The January 2020 salinity intrusion case study has been moved to precede the sensitivity experiments, providing real-world context and motivating the tested parameters.

Quantitative results are more clearly linked to Table 2 and supplementary figures, improving readability without overwhelming the main text.

A concluding summary has been added to Section 6.3.3 to synthesize results within the broader conceptual framework of drought-dependent and relaxation-driven salinity dynamics.

Finally, we have added a schematic diagram summarizing the experimental setup, inputs, and modeled outcomes to support comprehension, as suggested.

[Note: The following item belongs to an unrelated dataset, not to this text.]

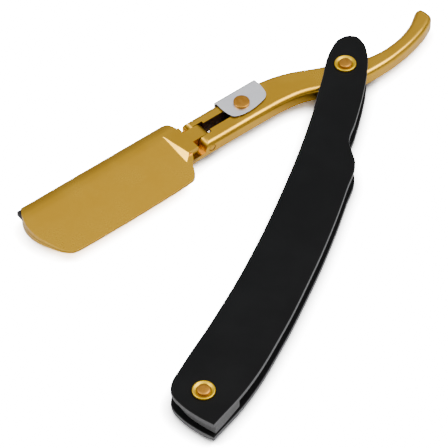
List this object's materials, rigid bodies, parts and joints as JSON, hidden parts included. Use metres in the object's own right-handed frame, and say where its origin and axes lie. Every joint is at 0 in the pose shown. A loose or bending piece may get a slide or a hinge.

We believe these revisions significantly improve the readability and logical flow of the manuscript, and we sincerely appreciate the reviewer’s guidance in strengthening this section.

Figure 5: Are horizontal lines marking the periods of 14, 182, and 365 days? I am not sure about the 182 days line.

Response:

Thank you for your observation. The horizontal lines marking periods of 14, 182, and 365 days have now been verified and clarified in the figure and caption. The 182-day line has been corrected to reflect the appropriate sub-annual cycle.

Line 354: Please define Higher High Water and Lower High Water

Response:

Definitions for Higher High Water (H.H.W.) and Lower High Water (L.H.W.) have been added to the manuscript as follows:

Higher High Water (H.H.W.): The higher of the high tides occurring on a given day. In semidiurnal tidal regimes, two high tides typically occur per day.

Lower High Water (L.H.W.): The lower of the high tides occurring on the same day.

Figure 6: Please substitute cms unit with m3/s

Response

The unit "cms" has been replaced with the correct "m³/s" notation throughout the figure and caption.

Line 493: correct de-pending

Response

The hyphenation error "de-pending" has been corrected.

Line 551: Non-tidal Sea Level Effects: missing bold text

Response

The missing bold text for the heading "Non-tidal Sea Level Effects" has been corrected.

Line 572: correct mitiga-tion

Response

The hyphenation error in "mitiga-tion" has been corrected.

Line 602: correct  cli-mate

Response

The word "cli-mate" has been corrected to "climate".